Alcoa Inc. (NYSE:AA)
Alcoa is the largest producer of aluminum in the U.S., with operations in 31 countries around the globe. The company did not fare well overall in the previous year, especially in the last quarter, when it reported losses, after maintaining a positive streak of 9 quarters. Alcoa recorded losses exceeding $193 million as a result of continued operations. However, if we take the entire year of 2011 into context, Alcoa registered steady revenues of around $614 million from global operations which are roughly twice the numbers seen in the previous year.
The major deciding factors that led to a disappointing final quarter of what was such a good start were increasing prices of transportation and oil. Nevertheless, we cannot ignore the fact that Alcoa has performed well in the last 9 out of 10 quarters. The universal demand for aluminum is expected to be steady this year, and Alcoa is all set on a track to recovery. Demand in China has seen an increase of 17%. Alcoa currently has a market capitalization of approximately $10.5 billion with estimated annual revenues exceeding $24.61 billion.
At a current share price of around $9.80, it has earnings of 0.95 per share. Alcoa has a payout ratio of 22% with a 5-year dividend yield touching 2.20% and a dividend rate of 0.03. Although there has been a steady decline in the demand for Aluminum in the European markets (which accounted for 24% of revenues in 2011), demand around the globe has seen a rise of 12%, which is enough to put the global giant on the track to recovery. Expert forecasts for the first quarter therefore suggest that Alcoa is unlikely to introduce any dividend cuts.
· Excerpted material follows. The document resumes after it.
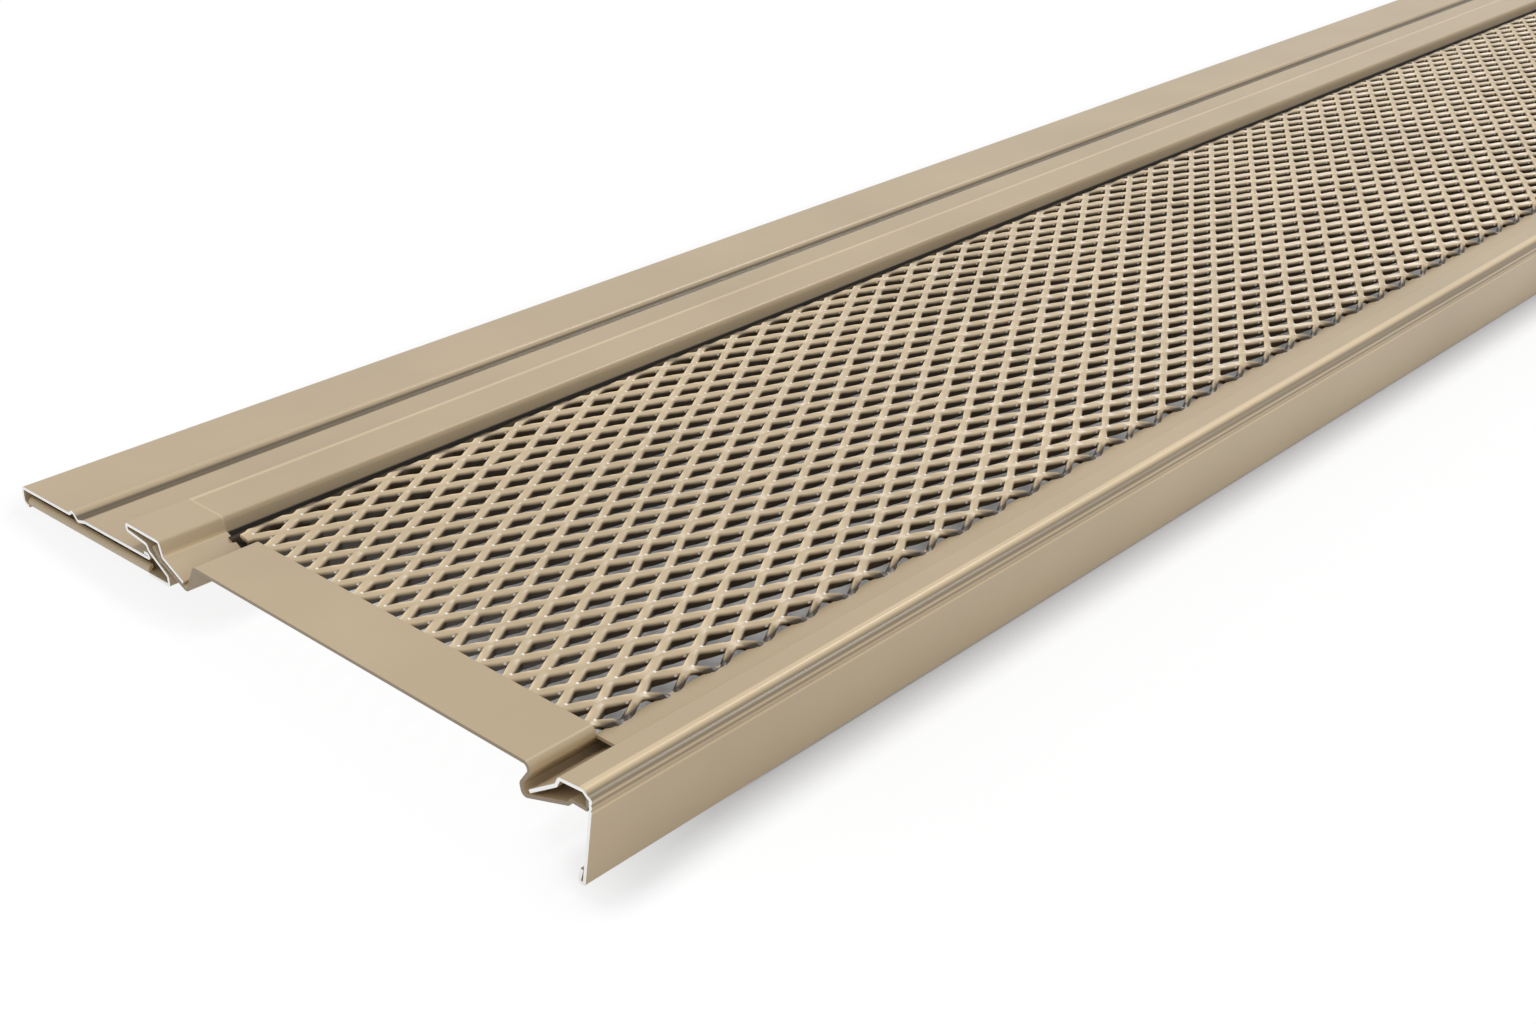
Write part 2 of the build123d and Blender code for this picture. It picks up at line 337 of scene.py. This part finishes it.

Chesapeake Energy Corp. (NYSE:CHK)
Chesapeake is a leading producer of oil and natural gas in the U.S. It has huge investments in more than 46,000 active natural gas and oil wells that produce nearly 3 billion cubic feet of natural gas. After running a loss in the previous year, the company enjoyed a good run in 2010, when its net income soared to nearly $1.774 billion, with total revenues adding up to about $9.366 billion. In 2011, Chesapeake Energy has seen its production of oil and natural gas increase by 56% and 11% respectively. By the end of the fourth quarter of 2011, the company declared dividends of around 0.0875 per share for the last quarter. Its total revenue for the 3rd quarter of 2011 was almost $3.97 billion, which is substantially higher than previous year's $258 billion.
Chesapeake Energy has a total market capitalization of approximately $13.69 billion and a payout ratio of nearly 17.00%. The price to earnings ratio is stable at around -26.17% and adjusted earnings per share are about 0.72. Chesapeake Energy has registered a yield of nearly 8.6% in the last quarter of 2011 that, with a dividend yield of 1.50%, shows promising signs for investors in the first quarter of 2012. The company is therefore unlikely to make dividend cuts in the first quarter of 2012 and will go ahead with its plans to pay dividends to investors on 31 Jan. 2012.
Disclosure: I have no positions in any stocks mentioned, and no plans to initiate any positions within the next 72 hours.